『幾何学』(清宮俊雄1988科学振興社モノグラフ)を紹介しましょう。題材は初等幾何ですが、定理の特殊化、一般化など、新しい定理の発見法についてたくさん説明してあります。「清宮」は「せいみや」と読みます。
余談ですが、ぼくは初等幾何は好きなんですが、初等幾何の問題を解くのは苦手です。初等幾何というのは直線、線分、円でできた図形を相手にして、相似だとか合同だとか三角形の辺が等しいとかの証明をしたりする、中学校以来やっているあれです。「初等」幾何だからといって、「易しい」と思ってはいけません。何日がんばっても解けないような問題が山ほどあるのです。有名なところではモーリーの定理「任意の三角形において、各内角の3等分線の隣同士の交点を結んで得られる三角形は正三角形である」があります。文章で読むと「??」ですが、図で見ると分かりやすいです。図の△PQRは正三角形だ、というのです。
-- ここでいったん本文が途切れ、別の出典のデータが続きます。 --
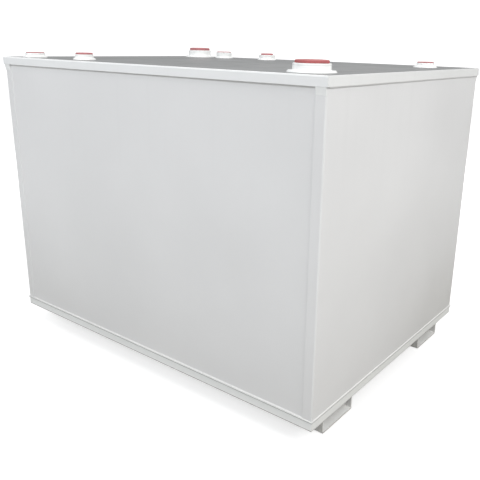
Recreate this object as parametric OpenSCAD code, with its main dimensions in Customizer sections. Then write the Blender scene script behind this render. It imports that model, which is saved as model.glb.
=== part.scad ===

なんとなく「そうなのかも」という気はしますが、証明は大変です。微積分などは、難しい証明でもその定理が後で役に立つことが分かっているので「さあ来い!」となるんですが、初等幾何の問題は……解けたらスッキリだけど、「それがどうした?」と言われそう……。
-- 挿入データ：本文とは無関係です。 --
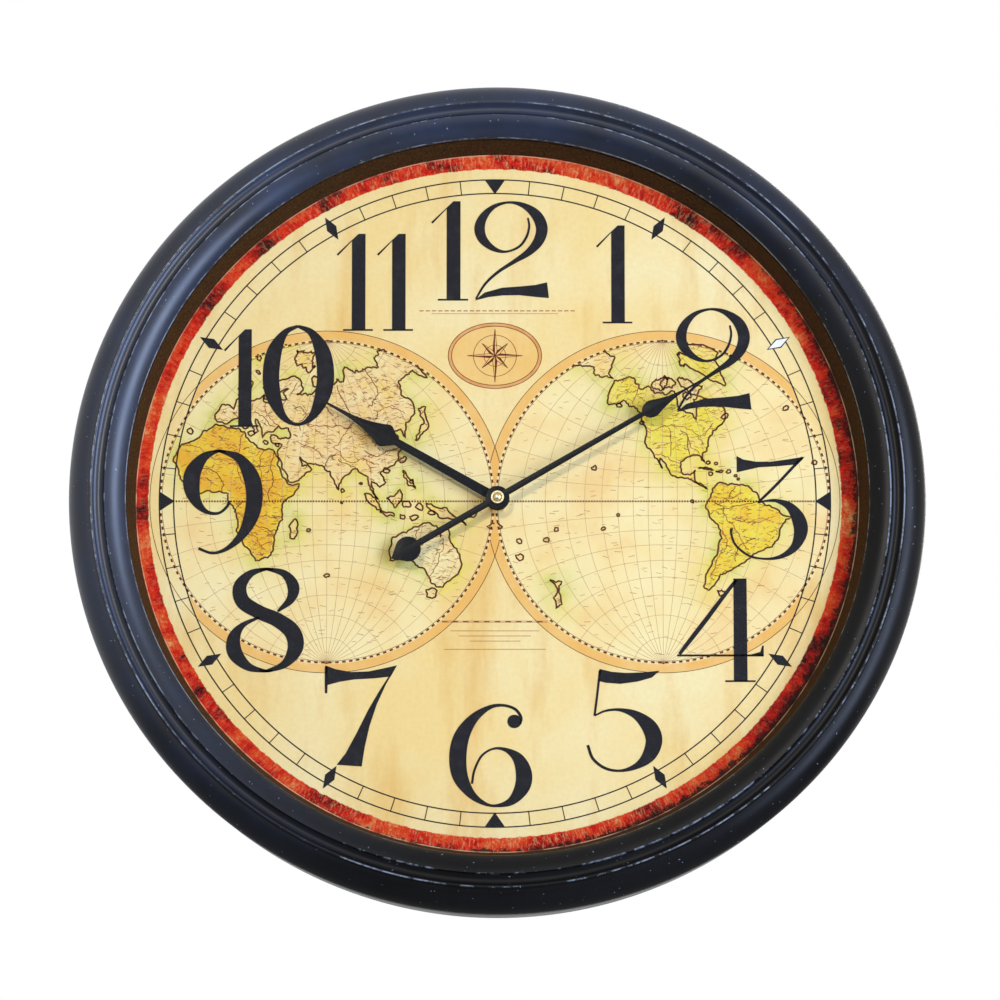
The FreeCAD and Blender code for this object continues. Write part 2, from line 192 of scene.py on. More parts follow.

ぼくは清宮先生の『幾何学』を高校生の頃一生懸命読んでいました。この本には、最初に触れたように、新しい定理をどうやって発見するのか、その方法が詳しく書いてあります。決して空論ではなく、すぐにでも実行可能な方法です。実際、これに書いてある方法で清宮先生自身が「清宮の定理」というのを10代で発見・証明しています。そして、この定理の発見法は初等幾何にのみ有効というわけではなく、数学全般で共通です。数学が好きな人、初等幾何が好きな人にはお勧めです!